◆ THE PROBLEM ◆
All of the material below is to be repeated exactly.

◆ DATA EXCERPT ◆
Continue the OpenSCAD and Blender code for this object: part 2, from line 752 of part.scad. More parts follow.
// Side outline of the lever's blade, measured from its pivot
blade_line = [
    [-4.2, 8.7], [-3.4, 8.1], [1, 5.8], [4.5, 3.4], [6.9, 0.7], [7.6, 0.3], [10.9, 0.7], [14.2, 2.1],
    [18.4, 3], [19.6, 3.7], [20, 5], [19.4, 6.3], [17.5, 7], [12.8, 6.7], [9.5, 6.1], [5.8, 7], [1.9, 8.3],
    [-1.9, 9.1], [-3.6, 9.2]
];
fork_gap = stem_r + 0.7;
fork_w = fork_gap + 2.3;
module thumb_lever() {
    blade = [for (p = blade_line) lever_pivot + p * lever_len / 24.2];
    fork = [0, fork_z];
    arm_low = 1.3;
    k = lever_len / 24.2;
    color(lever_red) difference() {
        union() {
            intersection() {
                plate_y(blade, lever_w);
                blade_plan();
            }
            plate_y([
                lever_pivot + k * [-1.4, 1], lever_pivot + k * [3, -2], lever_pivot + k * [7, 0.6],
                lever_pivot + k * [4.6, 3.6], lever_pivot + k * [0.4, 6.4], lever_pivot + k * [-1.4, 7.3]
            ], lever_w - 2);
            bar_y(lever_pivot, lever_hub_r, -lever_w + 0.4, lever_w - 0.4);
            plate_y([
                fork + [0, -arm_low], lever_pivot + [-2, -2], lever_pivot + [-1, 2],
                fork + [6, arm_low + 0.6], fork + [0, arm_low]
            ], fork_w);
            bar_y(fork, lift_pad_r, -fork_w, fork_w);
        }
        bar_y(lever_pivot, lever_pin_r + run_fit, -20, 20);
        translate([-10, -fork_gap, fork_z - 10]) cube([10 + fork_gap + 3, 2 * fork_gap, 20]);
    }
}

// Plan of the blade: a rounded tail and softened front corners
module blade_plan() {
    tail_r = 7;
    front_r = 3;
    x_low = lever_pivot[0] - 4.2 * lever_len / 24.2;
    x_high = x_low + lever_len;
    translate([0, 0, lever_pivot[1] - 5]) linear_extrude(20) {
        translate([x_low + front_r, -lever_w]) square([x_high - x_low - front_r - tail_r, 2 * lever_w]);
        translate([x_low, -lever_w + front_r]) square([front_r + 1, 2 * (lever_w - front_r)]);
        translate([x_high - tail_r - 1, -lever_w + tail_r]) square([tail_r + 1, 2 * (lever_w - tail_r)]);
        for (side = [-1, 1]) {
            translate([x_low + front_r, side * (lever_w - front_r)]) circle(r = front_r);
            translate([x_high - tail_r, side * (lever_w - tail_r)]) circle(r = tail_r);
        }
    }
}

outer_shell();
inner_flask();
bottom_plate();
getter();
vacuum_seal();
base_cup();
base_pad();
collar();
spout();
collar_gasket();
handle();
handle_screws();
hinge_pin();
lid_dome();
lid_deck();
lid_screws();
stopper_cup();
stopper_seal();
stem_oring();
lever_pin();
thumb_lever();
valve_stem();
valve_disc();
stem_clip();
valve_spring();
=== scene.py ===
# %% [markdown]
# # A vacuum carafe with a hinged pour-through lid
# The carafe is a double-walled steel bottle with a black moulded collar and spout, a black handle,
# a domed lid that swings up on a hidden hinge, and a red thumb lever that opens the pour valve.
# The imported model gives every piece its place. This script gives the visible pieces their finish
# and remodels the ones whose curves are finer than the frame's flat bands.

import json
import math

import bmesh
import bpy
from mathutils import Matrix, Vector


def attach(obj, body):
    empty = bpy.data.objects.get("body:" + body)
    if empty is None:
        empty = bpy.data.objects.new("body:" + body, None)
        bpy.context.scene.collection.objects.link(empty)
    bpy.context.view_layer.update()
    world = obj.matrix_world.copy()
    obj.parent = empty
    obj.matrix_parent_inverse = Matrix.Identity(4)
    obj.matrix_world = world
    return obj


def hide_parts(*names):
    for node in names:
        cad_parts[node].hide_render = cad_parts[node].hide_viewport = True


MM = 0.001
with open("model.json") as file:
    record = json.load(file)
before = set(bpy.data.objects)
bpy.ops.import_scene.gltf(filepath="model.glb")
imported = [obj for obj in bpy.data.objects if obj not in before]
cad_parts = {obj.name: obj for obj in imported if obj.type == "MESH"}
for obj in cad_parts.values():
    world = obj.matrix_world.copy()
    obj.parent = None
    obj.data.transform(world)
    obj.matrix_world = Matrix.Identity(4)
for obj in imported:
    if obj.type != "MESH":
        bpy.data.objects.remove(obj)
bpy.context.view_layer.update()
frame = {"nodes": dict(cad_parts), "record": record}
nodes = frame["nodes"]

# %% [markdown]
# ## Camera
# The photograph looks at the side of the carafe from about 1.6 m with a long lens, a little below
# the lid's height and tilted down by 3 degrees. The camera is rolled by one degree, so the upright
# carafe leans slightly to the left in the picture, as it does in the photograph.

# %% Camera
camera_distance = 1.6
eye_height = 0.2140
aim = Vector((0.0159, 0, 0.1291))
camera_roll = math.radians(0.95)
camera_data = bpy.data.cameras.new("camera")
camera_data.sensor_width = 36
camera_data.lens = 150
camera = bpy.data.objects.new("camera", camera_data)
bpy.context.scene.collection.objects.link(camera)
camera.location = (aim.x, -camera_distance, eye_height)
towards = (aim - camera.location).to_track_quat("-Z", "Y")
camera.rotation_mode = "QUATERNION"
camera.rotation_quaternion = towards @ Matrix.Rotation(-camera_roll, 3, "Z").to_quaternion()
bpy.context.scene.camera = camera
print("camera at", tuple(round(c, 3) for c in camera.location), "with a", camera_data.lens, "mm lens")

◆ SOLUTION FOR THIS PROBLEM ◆
Continue the OpenSCAD and Blender code for this object: part 2, from line 752 of part.scad. More parts follow.
// Side outline of the lever's blade, measured from its pivot
blade_line = [
    [-4.2, 8.7], [-3.4, 8.1], [1, 5.8], [4.5, 3.4], [6.9, 0.7], [7.6, 0.3], [10.9, 0.7], [14.2, 2.1],
    [18.4, 3], [19.6, 3.7], [20, 5], [19.4, 6.3], [17.5, 7], [12.8, 6.7], [9.5, 6.1], [5.8, 7], [1.9, 8.3],
    [-1.9, 9.1], [-3.6, 9.2]
];
fork_gap = stem_r + 0.7;
fork_w = fork_gap + 2.3;
module thumb_lever() {
    blade = [for (p = blade_line) lever_pivot + p * lever_len / 24.2];
    fork = [0, fork_z];
    arm_low = 1.3;
    k = lever_len / 24.2;
    color(lever_red) difference() {
        union() {
            intersection() {
                plate_y(blade, lever_w);
                blade_plan();
            }
            plate_y([
                lever_pivot + k * [-1.4, 1], lever_pivot + k * [3, -2], lever_pivot + k * [7, 0.6],
                lever_pivot + k * [4.6, 3.6], lever_pivot + k * [0.4, 6.4], lever_pivot + k * [-1.4, 7.3]
            ], lever_w - 2);
            bar_y(lever_pivot, lever_hub_r, -lever_w + 0.4, lever_w - 0.4);
            plate_y([
                fork + [0, -arm_low], lever_pivot + [-2, -2], lever_pivot + [-1, 2],
                fork + [6, arm_low + 0.6], fork + [0, arm_low]
            ], fork_w);
            bar_y(fork, lift_pad_r, -fork_w, fork_w);
        }
        bar_y(lever_pivot, lever_pin_r + run_fit, -20, 20);
        translate([-10, -fork_gap, fork_z - 10]) cube([10 + fork_gap + 3, 2 * fork_gap, 20]);
    }
}

// Plan of the blade: a rounded tail and softened front corners
module blade_plan() {
    tail_r = 7;
    front_r = 3;
    x_low = lever_pivot[0] - 4.2 * lever_len / 24.2;
    x_high = x_low + lever_len;
    translate([0, 0, lever_pivot[1] - 5]) linear_extrude(20) {
        translate([x_low + front_r, -lever_w]) square([x_high - x_low - front_r - tail_r, 2 * lever_w]);
        translate([x_low, -lever_w + front_r]) square([front_r + 1, 2 * (lever_w - front_r)]);
        translate([x_high - tail_r - 1, -lever_w + tail_r]) square([tail_r + 1, 2 * (lever_w - tail_r)]);
        for (side = [-1, 1]) {
            translate([x_low + front_r, side * (lever_w - front_r)]) circle(r = front_r);
            translate([x_high - tail_r, side * (lever_w - tail_r)]) circle(r = tail_r);
        }
    }
}

outer_shell();
inner_flask();
bottom_plate();
getter();
vacuum_seal();
base_cup();
base_pad();
collar();
spout();
collar_gasket();
handle();
handle_screws();
hinge_pin();
lid_dome();
lid_deck();
lid_screws();
stopper_cup();
stopper_seal();
stem_oring();
lever_pin();
thumb_lever();
valve_stem();
valve_disc();
stem_clip();
valve_spring();
=== scene.py ===
# %% [markdown]
# # A vacuum carafe with a hinged pour-through lid
# The carafe is a double-walled steel bottle with a black moulded collar and spout, a black handle,
# a domed lid that swings up on a hidden hinge, and a red thumb lever that opens the pour valve.
# The imported model gives every piece its place. This script gives the visible pieces their finish
# and remodels the ones whose curves are finer than the frame's flat bands.

import json
import math

import bmesh
import bpy
from mathutils import Matrix, Vector


def attach(obj, body):
    empty = bpy.data.objects.get("body:" + body)
    if empty is None:
        empty = bpy.data.objects.new("body:" + body, None)
        bpy.context.scene.collection.objects.link(empty)
    bpy.context.view_layer.update()
    world = obj.matrix_world.copy()
    obj.parent = empty
    obj.matrix_parent_inverse = Matrix.Identity(4)
    obj.matrix_world = world
    return obj


def hide_parts(*names):
    for node in names:
        cad_parts[node].hide_render = cad_parts[node].hide_viewport = True


MM = 0.001
with open("model.json") as file:
    record = json.load(file)
before = set(bpy.data.objects)
bpy.ops.import_scene.gltf(filepath="model.glb")
imported = [obj for obj in bpy.data.objects if obj not in before]
cad_parts = {obj.name: obj for obj in imported if obj.type == "MESH"}
for obj in cad_parts.values():
    world = obj.matrix_world.copy()
    obj.parent = None
    obj.data.transform(world)
    obj.matrix_world = Matrix.Identity(4)
for obj in imported:
    if obj.type != "MESH":
        bpy.data.objects.remove(obj)
bpy.context.view_layer.update()
frame = {"nodes": dict(cad_parts), "record": record}
nodes = frame["nodes"]

# %% [markdown]
# ## Camera
# The photograph looks at the side of the carafe from about 1.6 m with a long lens, a little below
# the lid's height and tilted down by 3 degrees. The camera is rolled by one degree, so the upright
# carafe leans slightly to the left in the picture, as it does in the photograph.

# %% Camera
camera_distance = 1.6
eye_height = 0.2140
aim = Vector((0.0159, 0, 0.1291))
camera_roll = math.radians(0.95)
camera_data = bpy.data.cameras.new("camera")
camera_data.sensor_width = 36
camera_data.lens = 150
camera = bpy.data.objects.new("camera", camera_data)
bpy.context.scene.collection.objects.link(camera)
camera.location = (aim.x, -camera_distance, eye_height)
towards = (aim - camera.location).to_track_quat("-Z", "Y")
camera.rotation_mode = "QUATERNION"
camera.rotation_quaternion = towards @ Matrix.Rotation(-camera_roll, 3, "Z").to_quaternion()
bpy.context.scene.camera = camera
print("camera at", tuple(round(c, 3) for c in camera.location), "with a", camera_data.lens, "mm lens")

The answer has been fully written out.